After taking a break from running for several weeks, I’ve started ramping up so that I can participate in the Chase Corporate Challenge this next Thursday, along with an expected 25,000 runners in downtown Chicago. Whenever I return to regular exercise after a hiatus, I’m always struck by how hard the first couple of runs are and how quickly my muscles “remember,” allowing me to get back up to speed and even push beyond it. It’s simultaneously humbling and invigorating. Adding to all of this is the fact that I have spent most of my life declaring (almost defensively) “I am not a runner,” and I have to chuckle at the little unexpected currents running throughout life: five years ago, I’d have never believed that I could successfully run one mile, much less take part in a race. It makes me wonder what else I’ve walked around thinking is “just not me” that actually, maybe could.
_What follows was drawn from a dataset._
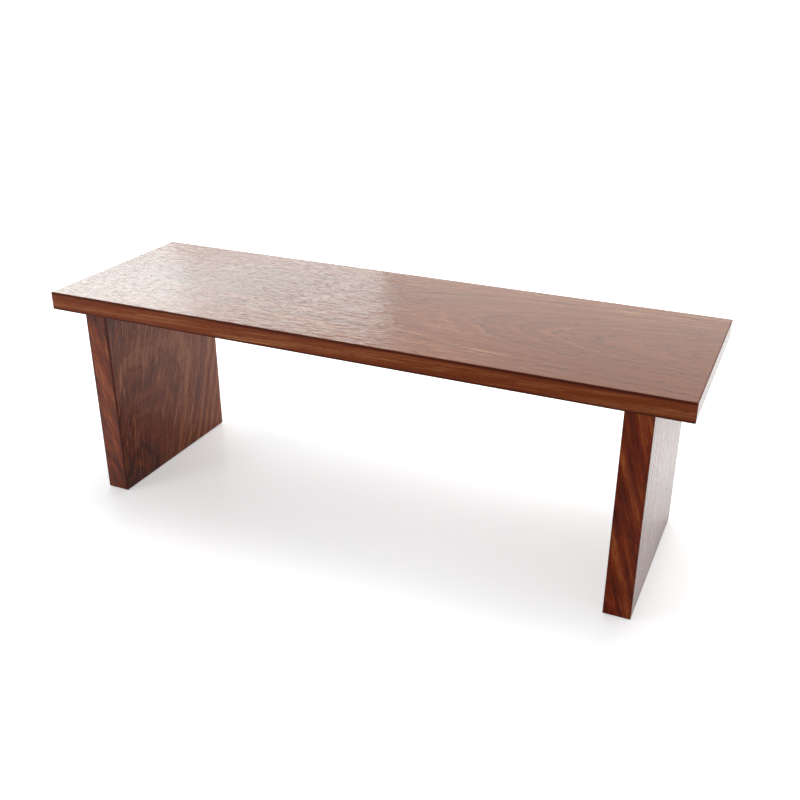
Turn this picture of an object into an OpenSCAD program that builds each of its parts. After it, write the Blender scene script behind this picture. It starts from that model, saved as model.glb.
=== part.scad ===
// Bathroom bench: a solid wood top on two slab legs, each glued up from three boards.
// Millimetres. +X runs along the bench, -Y is its front and +Z is up. The floor is z = 0.

/* [Bench] */
// Length of the top, end to end
bench_length = 1288; // [1000:1:1500]
// Depth of the top, front to back
bench_depth = 411; // [380:1:460]
// Height of the seat above the floor
seat_height = 450; // [400:1:500]
// Radius to which every outside edge is eased
arris_radius = 2.5; // [1:0.5:5]

/* [Top] */
// Thickness of the top
top_thickness = 37; // [32:1:50]
// Width of the middle one of the top's three boards
top_middle_board = 205; // [150:1:260]

/* [Legs] */
// Thickness of each slab leg
leg_thickness = 51; // [42:1:64]
// Distance from the end of the top to the leg's outer face
leg_overhang = 65; // [20:1:150]
// Distance from the top's front and back edges to the leg's
leg_inset = 19.5; // [5:0.5:25]
// Width of the middle one of each leg's three boards
leg_middle_board = 190; // [140:1:240]

/* [Dowels] */
// Diameter of the beech dowels that join each leg to the top
dowel_diameter = 12; // [8:1:14]
// Distance between neighbouring dowels
dowel_spacing = 94; // [84:1:106]
// Length of dowel let into the top
dowel_in_top = 25; // [15:1:28]
// Length of dowel let into the leg
dowel_in_leg = 33; // [20:1:45]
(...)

When I lived in NYC and was attending classes at the Interdependence Project, Ethan Nichtern often spoke of meditation as a “compassion gym”: in the same way we go to the gym and lift weights to build stronger muscles, thus increasing our stamina and endurance for physical activity, we can turn approach meditation as a practice that increases our stamina and endurance for being generous both to ourselves and other people, strengthen the muscles required to extend genuine wishes for well-being and empathy for suffering beyond ourselves and those of our immediate circles of loved ones to strangers, even enemies. I’ve always liked this idea as it contrasts with what seems to be the prevailing attitude: compassion and empathy are often treated as fixed character traits–qualities one is born with, an innate part of one’s personality, qualities one either has or doesn’t. “Well, he’s just a nicer person than I am,” gets bandied about with a shrug, both denying the agency of the actor and letting the observer off the hook.
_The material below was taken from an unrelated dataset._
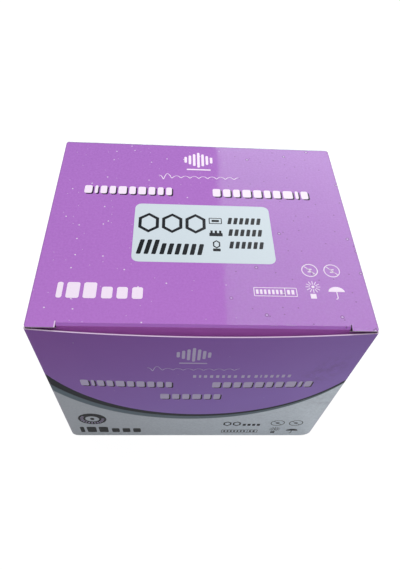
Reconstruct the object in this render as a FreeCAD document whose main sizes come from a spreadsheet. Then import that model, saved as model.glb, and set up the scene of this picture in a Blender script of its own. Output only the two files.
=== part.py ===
import FreeCAD, Part
import math
import os

import Sketcher

# A tuck-lid folding carton for hypodermic needles, with the sealed needle packs that it holds.
# Millimetres. The front faces -Y, +X runs along the front and +Z is up. The origin is the middle
# of the base, on the surface that the carton stands on.

# A length that counts as nothing where edges are picked by their place
NEGLIGIBLE = 1e-6

# Driving sizes, each with what it measures
SIZES = [
    ("board", 0.45, "thickness of the folding board"),
    ("corner_radius", 0.8, "outside radius of the four upright folds"),
    ("fold_radius", 0.6, "outside radius of the folds at the base and over the dust flaps"),
    ("base_plies", 2, "boards glued together in the base"),
    ("front_bow", 2.4, "how far the front's loose top edge bows out at its middle"),
    ("bow_start", 20.0, "height at which the front starts to bow"),
    ("seam_width", 13.0, "width of the glued seam strip, from the carton's side"),
    ("lid_gap", 0.15, "between the lid and the dust flaps"),
    ("hinge_gap", 0.1, "between the lid's rear edge and the back wall"),
    ("lid_inset", 0.3, "from the carton's side to the lid's side edge"),
    ("lid_corner", 1.2, "radius of the lid's corners"),
    ("tab_setback", 0.8, "from the front face to the edge of the lid's corner tabs"),
    ("slit_inset", 9.25, "from the carton's side to the slit beside each corner tab"),
    ("slit_width", 0.35, "width of each slit"),
    ("slit_reach", 0.6, "how far each slit runs back past the tuck fold"),
    ("tuck_setback", 2.2, "from the front face to the tuck flap's face"),
    ("tuck_radius", 1.0, "outside radius of the tuck fold"),
    ("tuck_drop", 16.0, "from the lid's top to the tuck flap's lower edge"),
    ("tuck_inset", 2.0, "from the carton's side to the tuck flap's side edge"),
    ("tuck_corner", 9.0, "radius of the tuck flap's lower corners"),
    ("shoulder_drop", 2.4, "from the lid's top to the tuck flap's shoulders"),
    ("dust_reach", 45.5, "from the carton's side to the free edge of each dust flap"),
    ("dust_gap", 0.3, "between the tuck flap and the dust flaps"),
    ("dust_corner", 6.0, "radius of each dust flap's front corner"),
    ("dust_cut", 9.0, "how far each dust flap narrows towards its free edge, at the back"),
    ("dust_room", 0.95, "between each dust flap and the back wall"),
    ("headspace", 8.05, "between the top packs and the dust flaps"),
    ("side_room", 0.95, "between the packs and each side wall"),
    ("tuck_room", 1.35, "between the tuck flap and the packs"),
    ("seam_room", 0.3, "between the packs and the seam strip"),
    ("lanes", 2, "packs end to end along the front"),
    ("rows", 5, "packs side by side from front to back"),
    ("layers", 10, "packs on top of each other"),
    ("pack_length", 58.5, "length of one sealed pack"),
    ("pack_width", 18.8, "width of one sealed pack"),
    ("pack_gap", 0.2, "between neighbouring packs in a layer"),
    ("stack_gap", 0.1, "between layers, and under the lowest"),
    ("paper", 0.15, "thickness of a pack's paper backing"),
    ("film", 0.25, "thickness of a pack's clear film"),
    ("pocket_draft", 0.5, "how far each side of the film pocket leans in"),
    ("pocket_side", 0.8, "between the needle's collar and the pocket's sides, at the backing"),
    ("pocket_end", 1.5, "between the needle and each end of the pocket"),
    ("pocket_head", 0.6, "between the needle's collar and the top of the pocket"),
    ("needle_rest", 0.1, "between the backing and the needle's collar"),
    ("collar_radius", 3.9, "outside radius of the hub's locking collar"),
    ("collar_length", 2.0, "length of the collar"),
    ("hub_radius", 3.1, "radius of the hub where it leaves the collar"),
    ("hub_length", 8.0, "length of the hub between the collar and the sheath"),
    ("nose_radius", 2.2, "radius of the hub's nose where the sheath starts"),
    ("nose_length", 6.0, "length of the hub's nose, inside the sheath"),
    ("nose_draft", 0.5, "how much slimmer the nose, the hub and the sheath get along their length"),
    ("luer_radius", 2.15, "radius of the syringe socket at its mouth"),
    ("luer_depth", 8.5, "depth of the syringe socket"),
    ("luer_taper", 0.06, "how much the socket's diameter shrinks for each millimetre of depth"),
    ("cannula_length", 13.0, "length of the needle that stands out of the hub"),
    ("cannula_radius", 0.12, "outside radius of the needle"),
    ("sheath_wall", 0.7, "thickness of the sheath"),
    ("sheath_gap", 0.1, "between the sheath and the hub"),
    ("sheath_tip", 1.0, "thickness of the sheath's closed end"),
    ("tip_room", 7.0, "between the needle's point and the sheath's closed end"),
]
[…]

If we can think about compassion and empathy as qualities one is capable of cultivating and strengthening like a muscle, it actually allows for a much wider range of possibility within the human experience–for all of us. It means that no one is exempt from the responsibility of making the effort to not only treat others well but, also, to understand others, to look for themselves in the behaviors that challenge or irritate or enrage. It means saying to ourselves, just like me this person is so worried that she’ll be taken advantage of that she’s behaving defensively. If that recognition is possible for all of us if we look for it, it means that it’s never too late to “be a nice person,” even if we’ve never been seen that way, even if we’ve never seen ourselves that way. For those of us who are labeled “nice” (seemingly inherent in our very nature), it means that there is a practice that helps to examine what lies behind our niceness–is it “idiot compassion” as Chögyam Trungpa warned against, in which we enable others because we can’t bear our own discomfort with another’s suffering? is it generosity just for show? If our niceness must pass muster, must be rooted in working to see the suffering in others, to bear it with them as best we can, then it pushes us beyond the passive, superficial connotation so often associated (and embodied) in “niceness,” to be of real benefit to others while also expanding ourselves.
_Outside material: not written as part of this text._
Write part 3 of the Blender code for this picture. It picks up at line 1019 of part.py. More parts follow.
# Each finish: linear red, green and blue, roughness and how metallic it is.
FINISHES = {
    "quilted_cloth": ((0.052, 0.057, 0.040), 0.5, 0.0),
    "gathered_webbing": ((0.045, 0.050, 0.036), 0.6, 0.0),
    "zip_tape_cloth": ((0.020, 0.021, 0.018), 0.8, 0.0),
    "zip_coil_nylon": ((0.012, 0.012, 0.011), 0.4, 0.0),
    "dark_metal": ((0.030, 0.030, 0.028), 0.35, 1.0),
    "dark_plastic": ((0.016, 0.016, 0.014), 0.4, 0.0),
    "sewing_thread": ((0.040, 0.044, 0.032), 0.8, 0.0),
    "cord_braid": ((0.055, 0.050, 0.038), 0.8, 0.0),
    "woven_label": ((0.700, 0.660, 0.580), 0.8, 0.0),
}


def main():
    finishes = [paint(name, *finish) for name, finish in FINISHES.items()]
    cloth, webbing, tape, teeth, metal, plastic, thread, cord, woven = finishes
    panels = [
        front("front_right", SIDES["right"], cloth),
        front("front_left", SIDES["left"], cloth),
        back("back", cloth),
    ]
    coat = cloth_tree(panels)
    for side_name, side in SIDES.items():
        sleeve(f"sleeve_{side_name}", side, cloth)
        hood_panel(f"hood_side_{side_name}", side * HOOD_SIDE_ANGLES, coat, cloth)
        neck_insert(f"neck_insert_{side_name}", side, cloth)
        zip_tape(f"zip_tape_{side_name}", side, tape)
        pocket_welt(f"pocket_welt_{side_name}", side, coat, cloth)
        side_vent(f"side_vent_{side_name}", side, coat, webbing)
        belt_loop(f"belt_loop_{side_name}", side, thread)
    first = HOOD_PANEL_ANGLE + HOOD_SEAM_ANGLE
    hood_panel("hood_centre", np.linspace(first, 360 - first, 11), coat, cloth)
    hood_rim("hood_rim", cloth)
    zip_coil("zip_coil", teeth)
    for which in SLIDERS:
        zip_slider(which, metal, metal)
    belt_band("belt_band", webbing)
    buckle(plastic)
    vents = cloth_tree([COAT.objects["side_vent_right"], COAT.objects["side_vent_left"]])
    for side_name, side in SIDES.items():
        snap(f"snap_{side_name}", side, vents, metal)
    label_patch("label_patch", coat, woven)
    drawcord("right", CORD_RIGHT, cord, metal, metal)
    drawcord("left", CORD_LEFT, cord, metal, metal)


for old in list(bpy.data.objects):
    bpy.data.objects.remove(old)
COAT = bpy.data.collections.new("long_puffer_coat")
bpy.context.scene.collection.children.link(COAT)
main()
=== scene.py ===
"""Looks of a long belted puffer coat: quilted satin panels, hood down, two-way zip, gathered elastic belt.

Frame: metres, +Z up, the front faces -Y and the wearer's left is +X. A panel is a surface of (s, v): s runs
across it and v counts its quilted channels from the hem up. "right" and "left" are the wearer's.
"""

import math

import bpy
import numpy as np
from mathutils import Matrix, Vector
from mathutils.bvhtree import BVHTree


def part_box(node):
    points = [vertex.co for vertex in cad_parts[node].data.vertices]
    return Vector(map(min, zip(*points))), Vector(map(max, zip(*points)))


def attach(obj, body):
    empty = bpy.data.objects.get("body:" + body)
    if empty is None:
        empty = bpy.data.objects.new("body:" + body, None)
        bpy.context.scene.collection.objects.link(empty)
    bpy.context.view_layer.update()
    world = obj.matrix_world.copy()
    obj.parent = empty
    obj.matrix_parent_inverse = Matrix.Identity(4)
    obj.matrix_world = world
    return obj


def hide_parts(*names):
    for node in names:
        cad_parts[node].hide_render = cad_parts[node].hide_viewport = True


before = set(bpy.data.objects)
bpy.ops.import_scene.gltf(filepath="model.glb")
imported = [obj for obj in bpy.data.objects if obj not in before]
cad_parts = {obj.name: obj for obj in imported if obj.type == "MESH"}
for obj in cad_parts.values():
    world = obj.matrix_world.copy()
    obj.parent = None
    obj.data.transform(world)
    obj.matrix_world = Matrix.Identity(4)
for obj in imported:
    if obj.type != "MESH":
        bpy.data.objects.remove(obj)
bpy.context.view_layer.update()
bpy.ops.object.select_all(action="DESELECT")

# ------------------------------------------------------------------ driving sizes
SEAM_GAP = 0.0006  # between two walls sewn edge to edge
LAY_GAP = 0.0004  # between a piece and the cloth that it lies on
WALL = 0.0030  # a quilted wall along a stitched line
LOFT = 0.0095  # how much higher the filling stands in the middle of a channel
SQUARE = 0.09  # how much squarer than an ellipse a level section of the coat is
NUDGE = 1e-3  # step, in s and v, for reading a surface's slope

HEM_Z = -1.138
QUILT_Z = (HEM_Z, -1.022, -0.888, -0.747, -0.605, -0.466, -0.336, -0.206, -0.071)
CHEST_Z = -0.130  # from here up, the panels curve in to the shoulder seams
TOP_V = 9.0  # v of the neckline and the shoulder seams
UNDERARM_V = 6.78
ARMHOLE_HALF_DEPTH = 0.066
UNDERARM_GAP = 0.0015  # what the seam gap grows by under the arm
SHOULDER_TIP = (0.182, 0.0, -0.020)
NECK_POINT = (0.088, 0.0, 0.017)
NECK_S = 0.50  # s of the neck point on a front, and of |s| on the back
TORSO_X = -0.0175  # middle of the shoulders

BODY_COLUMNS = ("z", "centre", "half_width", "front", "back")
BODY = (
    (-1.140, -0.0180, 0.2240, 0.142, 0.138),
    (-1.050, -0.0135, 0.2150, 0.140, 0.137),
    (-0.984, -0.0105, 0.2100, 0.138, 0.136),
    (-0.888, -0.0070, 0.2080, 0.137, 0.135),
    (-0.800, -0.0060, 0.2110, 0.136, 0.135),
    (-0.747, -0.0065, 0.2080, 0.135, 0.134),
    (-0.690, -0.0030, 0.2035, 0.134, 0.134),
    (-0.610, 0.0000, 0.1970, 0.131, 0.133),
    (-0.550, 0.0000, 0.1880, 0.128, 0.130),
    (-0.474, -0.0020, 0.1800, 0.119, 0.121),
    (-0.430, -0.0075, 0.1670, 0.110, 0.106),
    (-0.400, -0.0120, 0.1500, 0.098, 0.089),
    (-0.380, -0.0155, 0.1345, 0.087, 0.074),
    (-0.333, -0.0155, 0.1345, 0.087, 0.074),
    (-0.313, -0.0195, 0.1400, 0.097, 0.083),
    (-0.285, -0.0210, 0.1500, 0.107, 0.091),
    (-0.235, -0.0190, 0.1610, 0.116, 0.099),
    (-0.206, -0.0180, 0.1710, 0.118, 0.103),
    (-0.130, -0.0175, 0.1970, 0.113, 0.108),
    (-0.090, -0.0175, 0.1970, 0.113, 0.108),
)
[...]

Beyond all of this, the other possibility that is opened up by thinking of meditation as a “compassion gym,” is that there is a refuge for each of us from the ticker tape of thoughts, worries, anxieties, pain, boredom, etc. In the same way that a good sweat can clear one’s head and realign our priorities when we get caught up in the repetitive cycle of neurotic mind, so can sitting on the cushion to focus our hearts and minds on wishing joy for ourselves, a loved one, a stranger, and enemy, all of these, and finally, all of us humble and invigorate us as we approach our day-to-day existence.